Doug’s most stolen photograph is probably this one. It was turned into this by a gentleman, who unashamedly added a copyright message for himself and then posted it all over the internet. This week it was posted on one of those “funny thing every day” Facebook pages – Doug spotted it, and pointed out that it was his stolen picture. The usual mixture of YouTube-style comments (from both sides) followed, but what really struck me was a comment from the original poster who was incredulous that someone could be so “up-tight” about “A FUNNY PICTURE POSTED ON THE INTERNET”. This hit a raw nerve for me – I was kind of okay with us having a society that ripped off each other’s internet content the whole time, but we’re breeding a society that has no awareness that this is even wrong.
Ten years ago or so, I used to occasionally search for plagiarised versions of my own web site. I’d send them an email asking them to link to my actual site as well, and they’d normally reply saying they were happy to. I thought I’d have another look today, so I searched for a reasonably distinctive phrase which appears in my definition of “bollocks”. Rather disappointingly, my own site is the third result after copy-pasted versions on The Urban Dictionary and DictionarySlang.com. Other highlights were a Facebook page which seems to consist of nothing other than unattributed chunks of my book, several copy-pastes of swathes of my site content and the rather glorious version of my entire paper book that the Chinese search engine Baidu has, complete with a handy reader app, some colour added and “Mr_doody2004@yahoo.com” carefully written in the footer. Sorry to disappoint, ladies, but this is not my email address.
Shall I mail all these people asking them to attribute me? Probably not, because there’s every chance these days that these are people who are genuinely unaware of such a thing as copyright (well, except for Baidu). If I did this now I’d probably get incredulous replies wondering why on earth I’d try to shut down funny stuff posted on the internet.

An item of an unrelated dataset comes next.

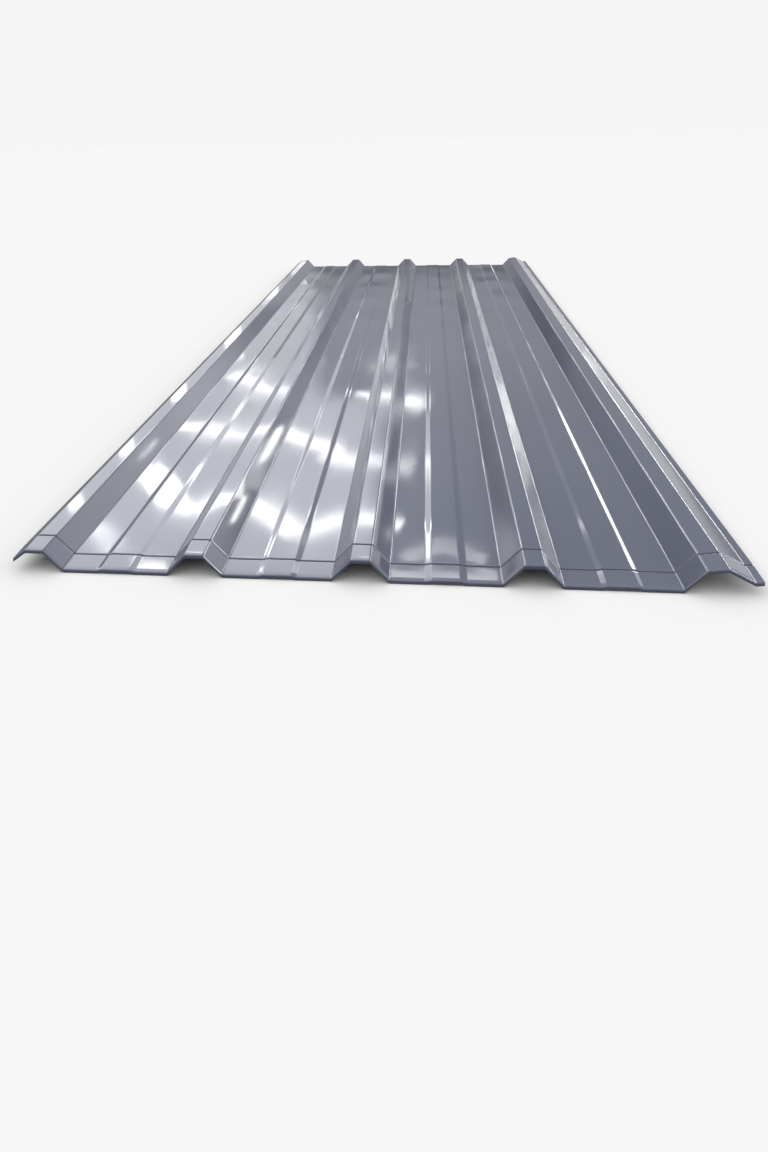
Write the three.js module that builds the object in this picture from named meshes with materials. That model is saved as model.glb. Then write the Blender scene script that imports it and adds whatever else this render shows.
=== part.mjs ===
// Trapezoidal roofing sheet, roll-formed from one strip of coated steel coil.
//
// The strip is bent twice over. Across its width it follows the rolled section: five ribs,
// four pans with a shallow raised middle, an underlap flange on the left and an overlap
// flange with a flat lip on the right. Along its length it follows the pressed eaves end:
// a crease right across the sheet and a front edge turned down as a drip lip.
//
// Units are millimetres. X runs across the sheet, Y along it with the eaves end at -Y, and
// Z points up. The origin is the middle of the sheet's footprint, on the surface it lies on.

import * as THREE from 'three';
import { mergeVertices } from 'three/addons/utils/BufferGeometryUtils.js';

// The strip.
const SHEET_LENGTH = 3000;
const SHEET_THICKNESS = 0.5;

// The ribs and pans. Every width is measured between bend corners on the sheet's mid-plane.
const RIB_COUNT = 5;
const RIB_PITCH = 205;
const RIB_HEIGHT = 25;
const RIB_CROWN_WIDTH = 23.5;
const RIB_BASE_WIDTH = 70;
const BEND_RADIUS = 3;

// The stiffening rise in the middle of each pan.
const RISE_HEIGHT = 1.5;
const RISE_WIDTH = 42;
const RISE_SLOPE_WIDTH = 7;
const RISE_BEND_RADIUS = 14;

// The two long edges, each hanging from the crown of its outer rib. The overlap rib is opened
// about the inner edge of its crown, so that it slips over the next sheet's underlap rib.
const UNDERLAP_WIDTH = 17;
const UNDERLAP_DROP = 12.25;
const OVERLAP_WIDTH = 29;
const OVERLAP_DROP = 19.5;
const OVERLAP_LIP_WIDTH = 9;
const OVERLAP_OPENING = THREE.MathUtils.degToRad(7);

// The pressed eaves end.
const CREASE_TO_FRONT = 47;
const CREASE_HALF_WIDTH = 3;
const CREASE_DEPTH = 1.1;
const CREASE_BEND_RADIUS = 3;
const EAVES_FALL = 1.2;
const DRIP_LIP_HEIGHT = 4;
const DRIP_BEND_RADIUS = 1.2;

// The facets in each rounded bend.
const BEND_SEGMENTS = 3;

/** One corner of a bent path, and the radius that its bend is rounded to. */
function corner(along, height, radius = 0) {
  return { at: new THREE.Vector2(along, height), radius };
}

/** The direction square to a path's heading, on the side that faces up when it runs to the right. */
function leftOf(heading) {
  return new THREE.Vector2(-heading.y, heading.x);
}

/**
 * Follows a row of corners with straight flats and round bends.
 * Returns the points of the path, each with the unit normal of the sheet there.
 */
function bentPath(corners) {
  const points = [];
  const last = corners.length - 1;
  for (let index = 0; index <= last; index += 1) {
    const here = corners[index];
    const arriving = here.at.clone().sub(corners[Math.max(index - 1, 0)].at).normalize();
    const leaving = corners[Math.min(index + 1, last)].at.clone().sub(here.at).normalize();
    if (index === 0 || index === last) {
      points.push({ at: here.at.clone(), normal: leftOf(index === 0 ? leaving : arriving) });
      continue;
    }
    const turn = Math.atan2(arriving.cross(leaving), arriving.dot(leaving));
    const side = Math.sign(turn);
    const setback = here.radius * Math.tan(Math.abs(turn) / 2);
    const start = here.at.clone().addScaledVector(arriving, -setback);
    const centre = start.clone().addScaledVector(leftOf(arriving), side * here.radius);
    for (let step = 0; step <= BEND_SEGMENTS; step += 1) {
      const angle = (turn * step) / BEND_SEGMENTS;
      const normal = leftOf(arriving).rotateAround(new THREE.Vector2(), angle);
      points.push({ at: centre.clone().addScaledVector(normal, -side * here.radius), normal });
    }
  }
  return points;
}

/** The two corners of a web that rises from a pan to a crown, in the order left to right. */
function risingWeb(ribMiddle) {
  return [
    corner(ribMiddle - RIB_BASE_WIDTH / 2, 0, BEND_RADIUS),
    corner(ribMiddle - RIB_CROWN_WIDTH / 2, RIB_HEIGHT, BEND_RADIUS),
  ];
}

/** The two corners of a web that falls from a crown to a pan, in the order left to right. */
function fallingWeb(ribMiddle) {
  return [
    corner(ribMiddle + RIB_CROWN_WIDTH / 2, RIB_HEIGHT, BEND_RADIUS),
    corner(ribMiddle + RIB_BASE_WIDTH / 2, 0, BEND_RADIUS),
  ];
}

/** The corners of the underlap edge, from its tip to the first rib's crown. */
function underlapCorners(ribMiddle) {
  const crownEdge = ribMiddle - RIB_CROWN_WIDTH / 2;
  return [
    corner(crownEdge - UNDERLAP_WIDTH, RIB_HEIGHT - UNDERLAP_DROP),
    corner(crownEdge, RIB_HEIGHT, BEND_RADIUS),
  ];
}

/** The corners past the last rib's hinge line: the crown's outer edge, the lip's bend and its tip. */
function overlapCorners(ribMiddle) {
  const hinge = new THREE.Vector2(ribMiddle - RIB_CROWN_WIDTH / 2, RIB_HEIGHT);
  const crownEdge = ribMiddle + RIB_CROWN_WIDTH / 2;
  const lipHeight = RIB_HEIGHT - OVERLAP_DROP;
  const corners = [
    corner(crownEdge, RIB_HEIGHT, BEND_RADIUS),
    corner(crownEdge + OVERLAP_WIDTH, lipHeight, BEND_RADIUS),
    corner(crownEdge + OVERLAP_WIDTH + OVERLAP_LIP_WIDTH, lipHeight),
  ];
  corners.forEach(({ at }) => at.rotateAround(hinge, OVERLAP_OPENING));
  return corners;
}

/** The corners of the rise in the middle of one pan. */
function riseCorners(middle) {
  const outer = (RISE_WIDTH + RISE_SLOPE_WIDTH) / 2;
  const inner = (RISE_WIDTH - RISE_SLOPE_WIDTH) / 2;
  return [
    corner(middle - outer, 0, RISE_BEND_RADIUS),
    corner(middle - inner, RISE_HEIGHT, RISE_BEND_RADIUS),
    corner(middle + inner, RISE_HEIGHT, RISE_BEND_RADIUS),
    corner(middle + outer, 0, RISE_BEND_RADIUS),
  ];
}

/** The rolled section across the sheet, from the underlap edge to the tip of the overlap lip. */
function sectionPath() {
  const firstRib = (-(RIB_COUNT - 1) * RIB_PITCH) / 2;
  const corners = underlapCorners(firstRib);
  for (let pan = 0; pan < RIB_COUNT - 1; pan += 1) {
    const ribMiddle = firstRib + pan * RIB_PITCH;
    corners.push(...fallingWeb(ribMiddle));
    corners.push(...riseCorners(ribMiddle + RIB_PITCH / 2));
    corners.push(...risingWeb(ribMiddle + RIB_PITCH));
  }
  corners.push(...overlapCorners(-firstRib));
  return bentPath(corners);
}

/** The path along the sheet, from the tip of the drip lip, over the crease, to the far end. */
function lengthPath() {
  const front = -SHEET_LENGTH / 2 + SHEET_THICKNESS / 2;
  const crease = -SHEET_LENGTH / 2 + CREASE_TO_FRONT;
  return bentPath([
    corner(front, -EAVES_FALL - SHEET_THICKNESS / 2 - DRIP_LIP_HEIGHT),
    corner(front, -EAVES_FALL, DRIP_BEND_RADIUS),
    corner(crease - CREASE_HALF_WIDTH, 0, CREASE_BEND_RADIUS),
    corner(crease, -CREASE_DEPTH, CREASE_BEND_RADIUS),
    corner(crease + CREASE_HALF_WIDTH, 0, CREASE_BEND_RADIUS),
    corner(SHEET_LENGTH / 2, 0),
  ]);
}

/**
 * Forms the sheet from a flat blank that has one row of vertices for each point of the
 * section, one for each point of the length path, and one for each face of the steel.
 */
function formedSheet(section, length) {
  const columns = section.length - 1;
  const rows = length.length - 1;
  const blank = new THREE.BoxGeometry(columns, rows, 1, columns, rows, 1);
  blank.deleteAttribute('normal');
  blank.deleteAttribute('uv');
  const sheet = mergeVertices(blank);
  const position = sheet.getAttribute('position');
  for (let vertex = 0; vertex < position.count; vertex += 1) {
    const across = section[Math.round(position.getX(vertex) + columns / 2)];
    const along = length[Math.round(position.getY(vertex) + rows / 2)];
    const face = Math.sign(position.getZ(vertex)) * (SHEET_THICKNESS / 2);
    position.setXYZ(
      vertex,
      across.at.x + across.normal.x * along.normal.y * face,
      along.at.x + along.normal.x * face,
      across.at.y + along.at.y + across.normal.y * along.normal.y * face,
    );
  }
  sheet.computeBoundingBox();
  sheet.computeVertexNormals();
  return sheet;
}

const steelCoating = new THREE.MeshStandardMaterial({
  color: 0x484d5e,
  roughness: 0.2,
  metalness: 0.0,
});

const corrugatedSheet = new THREE.Mesh(formedSheet(sectionPath(), lengthPath()), steelCoating);
corrugatedSheet.name = 'corrugated_sheet';

// Centre the footprint, and lay the drip lip's edge on the surface.
const { min, max } = corrugatedSheet.geometry.boundingBox;
corrugatedSheet.position.set(-(min.x + max.x) / 2, -(min.y + max.y) / 2, -min.z);

const roofingSheet = new THREE.Group();
roofingSheet.add(corrugatedSheet);

export default roofingSheet;
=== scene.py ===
"""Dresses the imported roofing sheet: one roll-formed sheet of glossy coated steel.

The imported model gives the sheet's place and size. This script forms the visible sheet from
the same rolled section and pressed eaves end, paints its two coats and its bare cut edges,
and sets a plain studio round it. Lengths are in metres, X runs across the sheet, Y along it
with the eaves end at -Y, and Z points up.
"""

import logging
import math
from dataclasses import dataclass, field
from enum import Enum, IntEnum

import bmesh
import bpy
from bmesh.types import BMEdge, BMesh, BMVert
from bpy.types import ID, Material, Node, NodeSocket as Socket, NodeTree, Object, World
from mathutils import Matrix, Vector, noise


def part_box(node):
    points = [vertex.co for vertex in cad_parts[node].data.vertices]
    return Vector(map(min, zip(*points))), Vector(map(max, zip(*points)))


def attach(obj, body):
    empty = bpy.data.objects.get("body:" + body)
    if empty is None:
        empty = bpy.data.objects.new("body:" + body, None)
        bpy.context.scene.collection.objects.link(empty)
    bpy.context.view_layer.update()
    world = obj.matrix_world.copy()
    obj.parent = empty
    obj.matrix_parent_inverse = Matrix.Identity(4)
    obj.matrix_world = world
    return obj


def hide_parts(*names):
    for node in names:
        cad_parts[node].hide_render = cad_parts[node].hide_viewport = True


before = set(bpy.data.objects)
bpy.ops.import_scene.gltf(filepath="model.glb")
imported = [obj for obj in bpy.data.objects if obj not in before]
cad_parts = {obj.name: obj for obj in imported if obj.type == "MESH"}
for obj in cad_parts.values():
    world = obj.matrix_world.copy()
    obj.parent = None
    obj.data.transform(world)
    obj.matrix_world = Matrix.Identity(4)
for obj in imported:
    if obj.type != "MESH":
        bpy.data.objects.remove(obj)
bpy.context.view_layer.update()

MM = 0.001
SHEET_NODE = "corrugated_sheet"
BODY = "root"

Pair = tuple[float, float]
Triple = tuple[float, float, float]
Stops = tuple[Pair, ...]

logging.basicConfig(level=logging.INFO, format="%(name)s: %(message)s")
LOG = logging.getLogger("roofing_sheet")


class SteelSide(IntEnum):
    """The sides of the steel, in the order of the sheet's material slots."""

    TOP_COAT = 0
    BACKING_COAT = 1
    CUT_EDGE = 2


class Flank(Enum):
    """The two long sides of the sheet."""

    UNDERLAP = "underlap"
    OVERLAP = "overlap"


class BendKind(Enum):
    """The two kinds of rolled bend: a sharp one at a rib and a soft one at a pan's rise."""

    RIB = "rib"
    RISE = "rise"


@dataclass(frozen=True)
class Corner:
    """One corner of the rolled section, where two flats would meet without their bend."""

    x: float
    z: float
    bend: BendKind = BendKind.RIB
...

People ripping off Doug’s photos and my book doesn’t really make a difference to the world. Although we both make a little money from our enterprises, we’re not trying to make an income and we’d both still do it if there was no money at all. But what about my sister, Joanna, who is trying to start a career as a professional photographer? What about my friend Nick, who makes a living writing online Excel training?
As I mentioned towards the beginning, I have no solution to this problem. Maybe it’s not SOPA, but we need something to teach our kids that going to a web site and hitting Ctrl-C is the same as going to the library, selecting a book, taking it home and starting typing from it verbatim.